Le elezioni di medio – termine passano per tre distinte competizioni. Quella riguardante la Camera bassa prevede il rinnovo di tutti e 435 i seggi a disposizione. Oggi la maggioranza è colorata di blu repubblicano, ma la maggior parte dei sondaggi registra l’alta probabilità di un ribaltone. La rimonta dei Dem in vista delle presidenziali, insomma, potrebbe partire da qui. Le rilevazioni, in generale, annotano l’esistenza di un distacco abbastanza cospicuo su base nazionale: 9 – 10 punti tra asinelli ed elefantini. Ma in un sistema federale conta poco.
I dati davvero importanti, considerando pure il Gerrymandering, cioè la modalità di disegno degli spazi elettorali, sono quelli relativi ai collegi. Conviene fare un discorso preciso: esistono gli scranni che le statistiche tendono ad assegnare per storia elettorale e tendenze e quelli considerati toss – ups, quelli cioè dove la distanza è troppo esigua per poter procedere con un’assegnazione preventiva.
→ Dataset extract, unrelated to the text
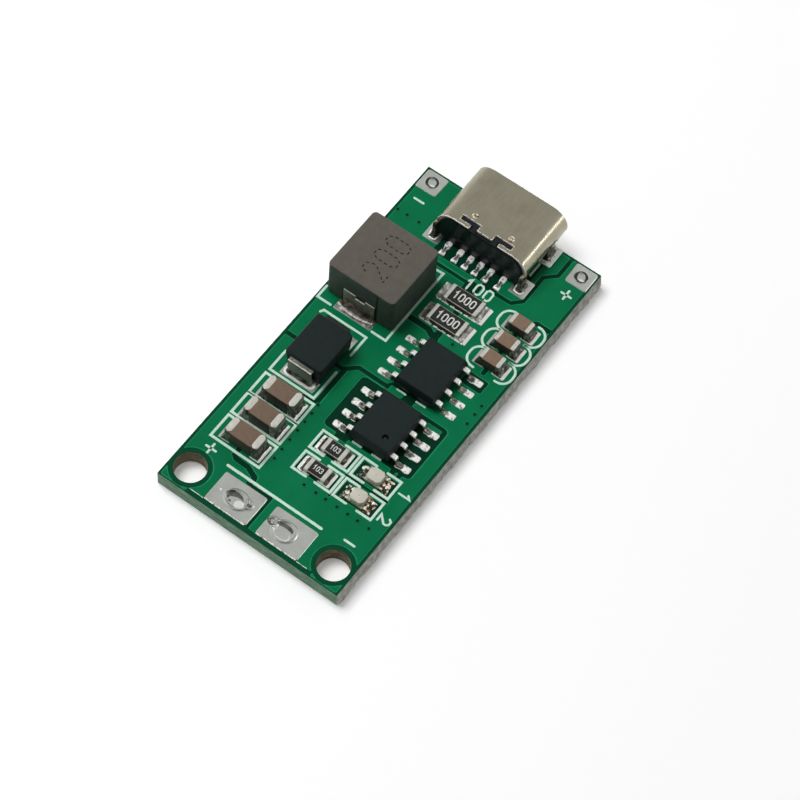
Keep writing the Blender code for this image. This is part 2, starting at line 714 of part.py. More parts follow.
def make_chip(name, shares):
    """A drafted eight-pin body with a gull-wing lead in a pocket at each place."""
    centre = place(shares)
    low, high = SEAT + CHIP_STANDOFF, SEAT + CHIP_HEIGHT
    level = (low + high) / 2
    rings = []
    sections = (
        (CHIP_DRAFT, low),
        (0, level),
        (CHIP_TOP_DRAFT, high - CHIP_CORNER),
        (CHIP_TOP_DRAFT + CHIP_CORNER, high),
    )
    for drawn_in, z in sections:
        outline = rounded_rectangle(
            centre, CHIP_WIDTH - 2 * drawn_in, CHIP_LENGTH - 2 * drawn_in, CHIP_CORNER, CORNER_STEPS
        )
        rings.append([(x, y, z) for x, y in outline])
    body = mesh_object(f"{name}_body", *loft(rings), black_epoxy())

    half = CHIP_LEAD_THICKNESS / 2
    floor = SEAT + half
    pocket_half = CHIP_LEAD_WIDTH / 2 + FIT_GAP
    thick = half + FIT_GAP
    shoulder = (CHIP_LEAD_SPAN / 2 - CHIP_FOOT + CHIP_WIDTH / 2) / 2 + half
    cuts = []
    for side, number, y in lead_rows(centre):
        wall = centre.x + side * CHIP_WIDTH / 2
        ends = sorted((wall - side * (EMBED + FIT_GAP), wall + side * CUT_PAST))
        cuts.append(box(*ends, y - pocket_half, y + pocket_half, level - thick, level + thick))
        corners = [
            (wall - side * EMBED, level),
            (centre.x + side * shoulder, level),
            (centre.x + side * (CHIP_LEAD_SPAN / 2 - CHIP_FOOT), floor),
            (centre.x + side * CHIP_LEAD_SPAN / 2, floor),
        ]
        outline = strip(bent(corners, CHIP_LEAD_BEND), CHIP_LEAD_THICKNESS)
        metal = extrude_y(outline, y - CHIP_LEAD_WIDTH / 2, y + CHIP_LEAD_WIDTH / 2)
        mesh_object(f"{name}_lead_{number}", *metal, tin())
    if name in DIMPLED_CHIPS:
        dimple_at = (
            centre.x + CHIP_WIDTH / 2 - CHIP_DIMPLE_INSET,
            centre.y - CHIP_LENGTH / 2 + CHIP_DIMPLE_INSET,
        )
        dimple = circle(dimple_at, CHIP_DIMPLE_RADIUS, SMALL_SEGMENTS)
        cuts.append(extrude_z(dimple, high - CHIP_DIMPLE_DEPTH, high + CUT_PAST))
    boolean(body, helper(f"{name}_pockets", joined(cuts)), "DIFFERENCE")


def make_chip_part(name, shares, size, rounding, material):
    """A chip capacitor or resistor along X: a block whose metal ends stand a little proud of it."""
    length, width, height, end = size
    centre = place(shares)
    middle = centre.z + height / 2
    stations = []
    for step in range(END_STEPS + 1):
        angle = step / END_STEPS * math.pi / 2
        stations.append((rounding * (1 - math.sin(angle)), rounding * (1 - math.cos(angle))))
    stations = stations[::-1] + [(end, 0), (end + END_STEP, END_STEP)]
    stations += [(length - along, drawn_in) for along, drawn_in in stations[::-1]]
    rings = []
    for along, drawn_in in stations:
        section = rounded_rectangle(
            (centre.y, middle), width - 2 * drawn_in, height - 2 * drawn_in, rounding, END_STEPS
        )
        rings.append([(centre.x - length / 2 + along, y, z) for y, z in section])
    mesh_object(name, *loft(rings), material, smooth=True)


def make_light(number, shares):
    """An indicator light: a board base with a half-round notch in each end, and a moulded lens on it."""
    centre = place(shares)
    base_top = SEAT + LIGHT_BASE_HEIGHT
    outline = rectangle(
        centre.x - LIGHT_LENGTH / 2,
        centre.x + LIGHT_LENGTH / 2,
        centre.y - LIGHT_WIDTH / 2,
        centre.y + LIGHT_WIDTH / 2,
    )
    base = mesh_object(f"light_{number}_base", *extrude_z(outline, SEAT, base_top), light_base())
    notches = []
    for side in (-1, 1):
        at = (centre.x + side * LIGHT_LENGTH / 2, centre.y)
        notch = circle(at, LIGHT_CASTELLATION, SMALL_SEGMENTS)
        notches.append(extrude_z(notch, BOARD_TOP - CUT_PAST, base_top + CUT_PAST))
    boolean(base, helper(f"light_{number}_notches", joined(notches)), "DIFFERENCE")

    low = base_top + SEAT_GAP
    high = low + LIGHT_LENS_HEIGHT
    rings = []
    sections = ((0, low), (LIGHT_LENS_DRAFT, high - LIGHT_LENS_DRAFT), (LIGHT_LENS_DRAFT * 2, high))
    for drawn_in, z in sections:
        length = LIGHT_LENS_LENGTH - 2 * drawn_in
        width = LIGHT_WIDTH - 2 * drawn_in
        outline = rounded_rectangle(centre, length, width, LIGHT_LENS_DRAFT, CORNER_STEPS)
        rings.append([(x, y, z) for x, y in outline])
    mesh_object(f"light_{number}_lens", *loft(rings), light_lens())


def main():
    clear_scene()
    make_board()
    make_pads()
    make_shell()
    make_housing()
    make_contacts()
    make_inductor()
    make_diode()
    for name, shares in CHIP_PLACES.items():
        make_chip(name, shares)
    for i, shares in enumerate(BIG_CAPACITOR_PLACES, 1):
        make_chip_part(f"output_capacitor_{i}", shares, BIG_CAPACITOR, CAPACITOR_ROUNDING, ceramic())
    for i, shares in enumerate(SMALL_CAPACITOR_PLACES, 1):
        make_chip_part(f"input_capacitor_{i}", shares, SMALL_CAPACITOR, CAPACITOR_ROUNDING, ceramic())
    for i, shares in enumerate(SENSE_RESISTOR_PLACES, 1):
        make_chip_part(f"sense_resistor_{i}", shares, SENSE_RESISTOR, RESISTOR_ROUNDING, resistor_glaze())
    for i, shares in enumerate(SMALL_RESISTOR_PLACES, 1):
        make_chip_part(f"light_resistor_{i}", shares, SMALL_RESISTOR, RESISTOR_ROUNDING, resistor_glaze())
    for i, shares in enumerate(LIGHT_PLACES, 1):
        make_light(i, shares)


main()
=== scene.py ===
"""Lithium battery charger module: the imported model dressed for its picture.

All shapes are worked out in millimetres on the board: x across it, y from the battery end to the
socket end, z up from its top face. world() turns them into the model's own metres.
"""

import math

import bmesh
import bpy
import numpy as np
from mathutils import Matrix, Vector

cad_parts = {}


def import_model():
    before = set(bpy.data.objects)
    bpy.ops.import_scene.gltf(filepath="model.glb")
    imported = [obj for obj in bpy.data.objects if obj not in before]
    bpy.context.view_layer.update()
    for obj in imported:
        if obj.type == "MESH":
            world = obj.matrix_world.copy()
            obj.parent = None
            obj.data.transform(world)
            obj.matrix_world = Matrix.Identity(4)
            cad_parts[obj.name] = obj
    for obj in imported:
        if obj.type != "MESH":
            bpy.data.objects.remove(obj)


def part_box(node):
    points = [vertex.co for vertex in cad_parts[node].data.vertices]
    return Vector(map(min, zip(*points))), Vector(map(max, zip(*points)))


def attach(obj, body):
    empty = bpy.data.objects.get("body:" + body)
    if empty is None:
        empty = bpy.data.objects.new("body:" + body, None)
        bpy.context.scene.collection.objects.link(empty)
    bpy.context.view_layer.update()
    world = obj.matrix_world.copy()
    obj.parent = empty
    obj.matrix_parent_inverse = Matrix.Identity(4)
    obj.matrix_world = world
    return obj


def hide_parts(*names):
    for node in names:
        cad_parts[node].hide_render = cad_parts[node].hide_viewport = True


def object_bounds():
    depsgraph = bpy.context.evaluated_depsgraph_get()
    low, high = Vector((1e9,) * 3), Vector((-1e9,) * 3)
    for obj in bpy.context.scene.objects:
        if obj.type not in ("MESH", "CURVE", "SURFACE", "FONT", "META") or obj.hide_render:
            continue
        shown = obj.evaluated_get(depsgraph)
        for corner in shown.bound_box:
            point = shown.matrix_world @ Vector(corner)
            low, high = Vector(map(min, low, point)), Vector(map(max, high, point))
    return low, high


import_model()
model_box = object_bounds()

MM = 0.001
board_low, board_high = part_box("board")
CORNER = np.array((board_low[0], board_low[1], board_high[2])) / MM
BOARD_X, BOARD_Y, BOARD_Z = (np.array(board_high) - np.array(board_low)) / MM


# Places


def world(points):
    """Board millimetres to the model's metres."""
    return (np.asarray(points, float) + CORNER) * MM


def extent(node):
    """Lowest and highest corner of a node in board millimetres."""
    low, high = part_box(node)
    return np.array(low) / MM - CORNER, np.array(high) / MM - CORNER


def inset(low, high, x, y, z_low=0.0, z_high=0.0):
    """Corners of a box drawn in from its sides, its floor and its top."""
    return (low[0] + x, low[1] + y, low[2] + z_low), (high[0] - x, high[1] - y, high[2] - z_high)


def spaced(low, high, step):
    """Numbers from low to high, about a step apart."""
    return np.linspace(low, high, int(round((high - low) / step)) + 1)


def unit(vectors):
    """Vectors at a length of one."""
    return vectors / np.linalg.norm(vectors, axis=-1, keepdims=True)


def span(end, side, out, back):
    """Low and high place of a stretch from out before an end to back behind it."""
    return sorted((end + side * out, end - side * back))


def left_of(ahead):
    """Directions turned a quarter to the left."""
    return np.stack((-ahead[:, 1], ahead[:, 0]), -1)


def lengths(path):
    """Length along a path up to each of its points."""
    return np.concatenate(([0], np.cumsum(np.linalg.norm(np.diff(path, axis=0), axis=1))))


def spread(*parts):
    """Points from coordinates that are spread over each other."""
    return np.stack(np.broadcast_arrays(*parts), -1)


def at_level(outline, z):
    """An outline (x, y) lifted to one height."""
    return np.column_stack((outline, np.full(len(outline), float(z))))


# Shapes: each is (points, list of face arrays, number of its material in the piece)


def lattice(rows, columns, rows_close=False, columns_close=False):
    """Four-sided faces between neighbours of a grid of points, wrapping where it closes."""
    row, column = np.mgrid[: rows - (not rows_close), : columns - (not columns_close)].reshape(2, -1)
    row, next_row, next_column = row * columns, (row + 1) % rows * columns, (column + 1) % columns
    return np.stack((row + column, row + next_column, next_row + next_column, next_row + column), -1)


def loft(rings, mark=0, closed=False):
    """Skin over rings of points, ring k at step k along, with its two ends filled unless it closes."""
    rings = np.asarray(rings, float)
    count, size = rings.shape[:2]
    faces = [lattice(count, size, closed, True)]
    if not closed:
        faces.append(np.arange(size)[None, ::-1])
        faces.append(np.arange((count - 1) * size, count * size)[None, :])
    return rings.reshape(-1, 3), faces, mark


def rounded(x_low, x_high, y_low, y_high, radius, steps=5):
    """Rectangle with round corners: each corner's centre plus radius times (cos a, sin a)."""
    radius = min(radius, (x_high - x_low) / 2, (y_high - y_low) / 2)
    angle = np.linspace(0, math.pi / 2, steps + 1)[None, :] + np.arange(4)[:, None] * math.pi / 2
    left, right, near, far = x_low + radius, x_high - radius, y_low + radius, y_high - radius
    centre = np.array(((right, far), (left, far), (left, near), (right, near)))
    return (centre[:, None, :] + radius * np.stack((np.cos(angle), np.sin(angle)), -1)).reshape(-1, 2)


def edged(x_low, x_high, y_low, y_high, radius):
    """The same outline with points along its straight sides as well."""
    arcs = rounded(x_low, x_high, y_low, y_high, radius, 4).reshape(4, 5, 2)
    share = (np.arange(1, 6) / 6)[None, :, None]
    sides = arcs[:, -1:] + (np.roll(arcs[:, :1], -1, 0) - arcs[:, -1:]) * share
    return np.concatenate((arcs, sides), 1).reshape(-1, 2)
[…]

E qui diviene comodo buttare un occhio su Real Clear Politics: mentre scriviamo, si ritiene che 202 seggi siano già colorabili di blu democratico. 194, invece, sono quelli macchiati di rosso sulla mappa. 39, allora, saranno gli scranni ancora contesi tra le due formazioni politiche. Il quadro sembra abbastanza consolidato: c’è bagarre all’interno di quasi ogni singolo stato, ma alla fine dovrebbero essere i democratici a prevalere nel confronto complessivo. Il che farebbe venire non pochi grattacapi a Donald Trump, chiamato a dare seguito alle tante riforme promesse e non ancora portate a termine. Attenzione: quando c’è il Tycoon di mezzo, bisogna valutare anche il suo stato di forma. L’azione del presidente degli Stati Uniti d’America è supportata dal 43% degli americani. Ma l’indicatore relativo al Grand Old Party sembra risalire la china di minuto in minuto. Chi consiglia di prestare attenzione, potrebbe non essere in errore. Trump, del resto, non era dato per vincente neppure due anni fa.
Vale la pena far notare qualche dettaglio: nonostante buona parte dei collegi sia ancora in fase di attribuzione e nonostante gli americani debbano ancora recarsi alle urne, non sono pochi i sondaggisti a consegnare la vittoria nelle mani dei Dem. La quota di 218 sarebbe stata raggiunta da tempi non sospetti. Le presidenziali, come detto, dovrebbero aver insegnato l’utilizzo della prudenza. A incidere su queste elezioni, ancora, potrebbe essere la demografia. Si calcola che le cosiddette minoranze, nel corso del tempo, siano destinare ad assumere un ruolo sempre più determinante. Le stesse che gli asinelli hanno provato a rappresentare mediante la selezione di candidati . Poi c’è il “fattore Paul Ryan”: il presidente dell’Assemblea, in quota repubblicana, ha rinunciato a correre. Perché? Alcuni analisti ritengono sia stata una sorta di fuga preventiva, dovuta al disastro verso cui il Partito Repubblicano starebbe andando incontro. Altri, addirittura, ritengono che il giovane leader si sia fatto da parte per poi mettere in discussione la leadership di Trump in funzione del 2020. Ryan non è il solo: circa trenta ex deputati del Gop hanno evitato di presentarsi ai nastri di partenza. Per capire se siano o meno chiacchiere da bar, bisognerà aspettare ancora qualche ora. Intanto i due se le stanno metaforicamente dando su Twitter: “Paul Ryan – ha tuonato The Donald – dovrebbe concentrarsi a mantenere la maggioranza piuttosto che dare le sue opinioni sulla cittadinanza di diritto di nascita, qualcosa di cui non sa nulla”.
L’atteggiamento sembra quello di chi si lecca le ferite prima ancora di aver ricevuto qualche colpo. In casa democratica, invece, si guardano bene dallo stappare spumante: non paga mai. Chiedete alla presidente in pectore Hillary Clinton, che nel frattempo non ha escluso l’ipotesi di riprovarci in futuro. Agli asinelli andrebbe chiesto chi sarà, in caso di vittoria, l’esponente deputato ad alzare il brindisi. Quello che, con buone probabilità, sarà chiamato ad affrontare Donald Trump tra un due anni esatti. Per rispondere al quesito occorreranno le primarie. Prima di allora, però, c’è un’ultima verifica: gli americani hanno davvero deciso di virare verso il blu?